> **Task objective**:
Every line in the data below from the one containing "Recreate this object" down to the one containing "tip_t = 0.5; // [0.4:0.05:0.8]", both included, must be retyped exactly; no other line is to appear.

> **Exercise inputs**:
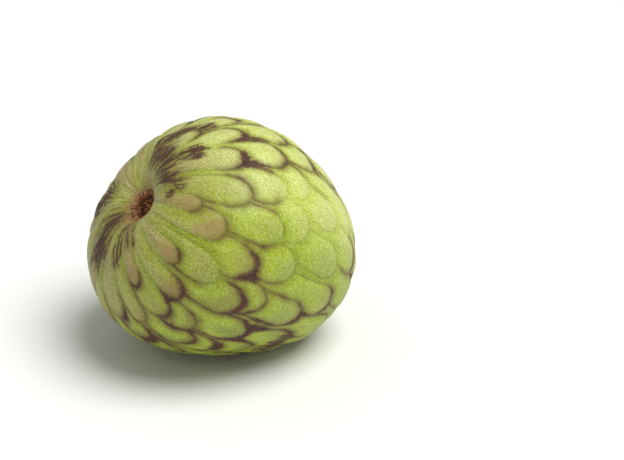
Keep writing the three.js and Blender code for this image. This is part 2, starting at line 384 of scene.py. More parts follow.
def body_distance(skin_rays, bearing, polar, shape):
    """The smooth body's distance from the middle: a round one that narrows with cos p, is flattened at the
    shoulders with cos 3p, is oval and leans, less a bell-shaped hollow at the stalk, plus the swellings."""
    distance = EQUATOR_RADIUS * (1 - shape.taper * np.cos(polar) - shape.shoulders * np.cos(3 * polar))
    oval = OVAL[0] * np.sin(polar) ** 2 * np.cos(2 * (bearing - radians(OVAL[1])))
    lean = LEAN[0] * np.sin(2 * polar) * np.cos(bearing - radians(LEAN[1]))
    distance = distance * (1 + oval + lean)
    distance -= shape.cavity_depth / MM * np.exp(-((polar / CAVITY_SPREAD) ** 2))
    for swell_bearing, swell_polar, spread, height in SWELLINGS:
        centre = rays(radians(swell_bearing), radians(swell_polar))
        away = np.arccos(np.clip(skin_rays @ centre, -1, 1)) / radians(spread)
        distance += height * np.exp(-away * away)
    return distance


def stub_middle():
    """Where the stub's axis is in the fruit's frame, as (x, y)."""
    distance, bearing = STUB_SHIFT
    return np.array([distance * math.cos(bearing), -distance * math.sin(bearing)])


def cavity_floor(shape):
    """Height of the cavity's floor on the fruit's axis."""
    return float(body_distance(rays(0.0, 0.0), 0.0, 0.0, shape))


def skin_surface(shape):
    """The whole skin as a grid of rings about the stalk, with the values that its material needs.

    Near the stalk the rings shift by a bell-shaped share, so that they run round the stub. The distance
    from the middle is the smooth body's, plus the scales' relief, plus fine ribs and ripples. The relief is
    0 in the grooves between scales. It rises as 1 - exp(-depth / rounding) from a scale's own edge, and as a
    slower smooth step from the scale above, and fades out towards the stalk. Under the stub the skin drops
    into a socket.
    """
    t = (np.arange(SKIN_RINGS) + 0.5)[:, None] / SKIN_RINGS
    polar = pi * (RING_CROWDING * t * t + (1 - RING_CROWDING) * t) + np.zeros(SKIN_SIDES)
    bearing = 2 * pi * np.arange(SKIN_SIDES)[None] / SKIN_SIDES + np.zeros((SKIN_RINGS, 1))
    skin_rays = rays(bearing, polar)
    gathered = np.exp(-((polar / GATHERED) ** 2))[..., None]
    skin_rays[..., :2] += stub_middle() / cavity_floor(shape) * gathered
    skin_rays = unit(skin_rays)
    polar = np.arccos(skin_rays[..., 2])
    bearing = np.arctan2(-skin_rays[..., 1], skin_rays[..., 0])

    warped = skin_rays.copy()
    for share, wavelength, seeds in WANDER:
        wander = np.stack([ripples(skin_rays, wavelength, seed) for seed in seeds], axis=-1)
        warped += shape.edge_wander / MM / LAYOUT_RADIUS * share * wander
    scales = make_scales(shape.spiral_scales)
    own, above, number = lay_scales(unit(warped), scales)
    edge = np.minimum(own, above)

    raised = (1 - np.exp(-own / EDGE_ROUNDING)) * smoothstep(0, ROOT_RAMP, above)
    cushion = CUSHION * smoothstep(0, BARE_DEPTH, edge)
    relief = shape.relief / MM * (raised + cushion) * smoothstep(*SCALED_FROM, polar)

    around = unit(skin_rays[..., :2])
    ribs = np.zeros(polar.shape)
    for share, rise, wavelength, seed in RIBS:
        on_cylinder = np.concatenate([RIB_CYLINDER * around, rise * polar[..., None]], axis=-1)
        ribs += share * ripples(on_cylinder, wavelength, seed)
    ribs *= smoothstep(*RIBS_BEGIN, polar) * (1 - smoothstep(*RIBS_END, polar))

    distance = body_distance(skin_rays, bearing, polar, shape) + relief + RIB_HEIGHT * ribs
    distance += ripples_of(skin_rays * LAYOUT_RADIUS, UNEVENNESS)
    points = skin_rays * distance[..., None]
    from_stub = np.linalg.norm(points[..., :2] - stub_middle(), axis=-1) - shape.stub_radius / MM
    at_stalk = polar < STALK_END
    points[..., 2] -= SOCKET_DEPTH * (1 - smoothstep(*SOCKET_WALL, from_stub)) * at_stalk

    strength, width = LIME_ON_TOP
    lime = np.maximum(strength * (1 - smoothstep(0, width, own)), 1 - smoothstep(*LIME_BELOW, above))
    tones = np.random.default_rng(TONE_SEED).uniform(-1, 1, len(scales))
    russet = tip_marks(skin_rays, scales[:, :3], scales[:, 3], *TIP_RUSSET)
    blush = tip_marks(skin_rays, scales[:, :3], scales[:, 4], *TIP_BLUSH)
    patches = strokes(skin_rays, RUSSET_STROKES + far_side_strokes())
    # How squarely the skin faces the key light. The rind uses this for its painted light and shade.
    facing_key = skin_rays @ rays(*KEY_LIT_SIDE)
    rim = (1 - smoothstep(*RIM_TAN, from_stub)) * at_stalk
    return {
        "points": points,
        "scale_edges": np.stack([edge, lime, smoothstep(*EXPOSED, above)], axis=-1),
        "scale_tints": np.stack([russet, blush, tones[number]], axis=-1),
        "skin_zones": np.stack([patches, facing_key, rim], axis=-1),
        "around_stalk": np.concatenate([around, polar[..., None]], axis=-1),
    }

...

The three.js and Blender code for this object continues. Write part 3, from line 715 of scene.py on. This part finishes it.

---

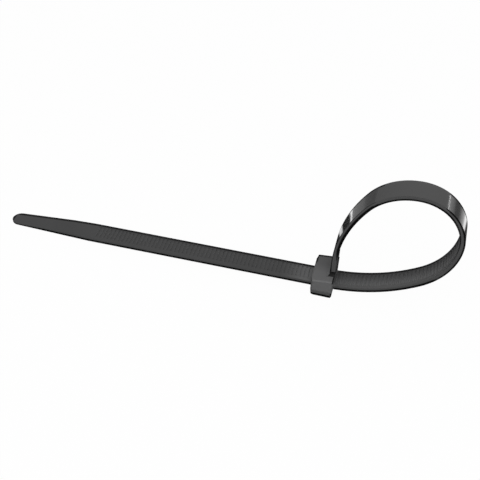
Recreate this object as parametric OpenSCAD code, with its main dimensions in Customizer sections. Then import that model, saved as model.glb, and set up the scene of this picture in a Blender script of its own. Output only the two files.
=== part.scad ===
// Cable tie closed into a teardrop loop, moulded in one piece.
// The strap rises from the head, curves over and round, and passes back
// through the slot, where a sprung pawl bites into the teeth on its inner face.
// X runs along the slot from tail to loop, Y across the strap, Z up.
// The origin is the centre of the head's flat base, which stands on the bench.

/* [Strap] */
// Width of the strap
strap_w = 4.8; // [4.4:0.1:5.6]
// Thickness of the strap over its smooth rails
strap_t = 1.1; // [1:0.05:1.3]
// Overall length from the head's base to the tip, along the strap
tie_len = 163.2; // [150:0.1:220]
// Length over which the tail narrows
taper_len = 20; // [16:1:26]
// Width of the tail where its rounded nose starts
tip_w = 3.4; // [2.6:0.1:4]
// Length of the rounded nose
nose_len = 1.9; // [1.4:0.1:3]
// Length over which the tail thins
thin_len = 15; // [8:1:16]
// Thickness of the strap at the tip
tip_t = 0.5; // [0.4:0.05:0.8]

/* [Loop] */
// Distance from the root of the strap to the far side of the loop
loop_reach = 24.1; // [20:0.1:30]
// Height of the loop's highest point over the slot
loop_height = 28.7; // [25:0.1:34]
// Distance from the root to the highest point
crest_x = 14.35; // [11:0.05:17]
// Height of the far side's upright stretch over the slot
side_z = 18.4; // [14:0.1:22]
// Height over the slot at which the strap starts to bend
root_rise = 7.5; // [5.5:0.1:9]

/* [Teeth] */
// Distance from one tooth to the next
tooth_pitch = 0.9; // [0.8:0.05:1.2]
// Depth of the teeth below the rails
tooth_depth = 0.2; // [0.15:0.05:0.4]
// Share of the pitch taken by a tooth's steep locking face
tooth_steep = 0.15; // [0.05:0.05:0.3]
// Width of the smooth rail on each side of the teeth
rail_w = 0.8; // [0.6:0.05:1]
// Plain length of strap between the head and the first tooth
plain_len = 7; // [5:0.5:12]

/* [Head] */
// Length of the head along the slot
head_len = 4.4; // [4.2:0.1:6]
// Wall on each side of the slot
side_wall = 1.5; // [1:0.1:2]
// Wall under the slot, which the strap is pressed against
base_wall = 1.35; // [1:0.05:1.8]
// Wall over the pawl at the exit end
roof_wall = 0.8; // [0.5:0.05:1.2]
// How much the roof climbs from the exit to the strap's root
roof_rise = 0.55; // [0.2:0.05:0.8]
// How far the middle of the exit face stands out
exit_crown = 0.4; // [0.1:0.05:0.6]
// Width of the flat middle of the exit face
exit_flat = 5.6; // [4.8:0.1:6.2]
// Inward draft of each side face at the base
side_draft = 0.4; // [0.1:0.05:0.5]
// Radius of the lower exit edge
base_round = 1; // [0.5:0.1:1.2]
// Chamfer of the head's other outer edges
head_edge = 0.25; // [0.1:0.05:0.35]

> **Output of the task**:
Recreate this object as parametric OpenSCAD code, with its main dimensions in Customizer sections. Then import that model, saved as model.glb, and set up the scene of this picture in a Blender script of its own. Output only the two files.
=== part.scad ===
// Cable tie closed into a teardrop loop, moulded in one piece.
// The strap rises from the head, curves over and round, and passes back
// through the slot, where a sprung pawl bites into the teeth on its inner face.
// X runs along the slot from tail to loop, Y across the strap, Z up.
// The origin is the centre of the head's flat base, which stands on the bench.

/* [Strap] */
// Width of the strap
strap_w = 4.8; // [4.4:0.1:5.6]
// Thickness of the strap over its smooth rails
strap_t = 1.1; // [1:0.05:1.3]
// Overall length from the head's base to the tip, along the strap
tie_len = 163.2; // [150:0.1:220]
// Length over which the tail narrows
taper_len = 20; // [16:1:26]
// Width of the tail where its rounded nose starts
tip_w = 3.4; // [2.6:0.1:4]
// Length of the rounded nose
nose_len = 1.9; // [1.4:0.1:3]
// Length over which the tail thins
thin_len = 15; // [8:1:16]
// Thickness of the strap at the tip
tip_t = 0.5; // [0.4:0.05:0.8]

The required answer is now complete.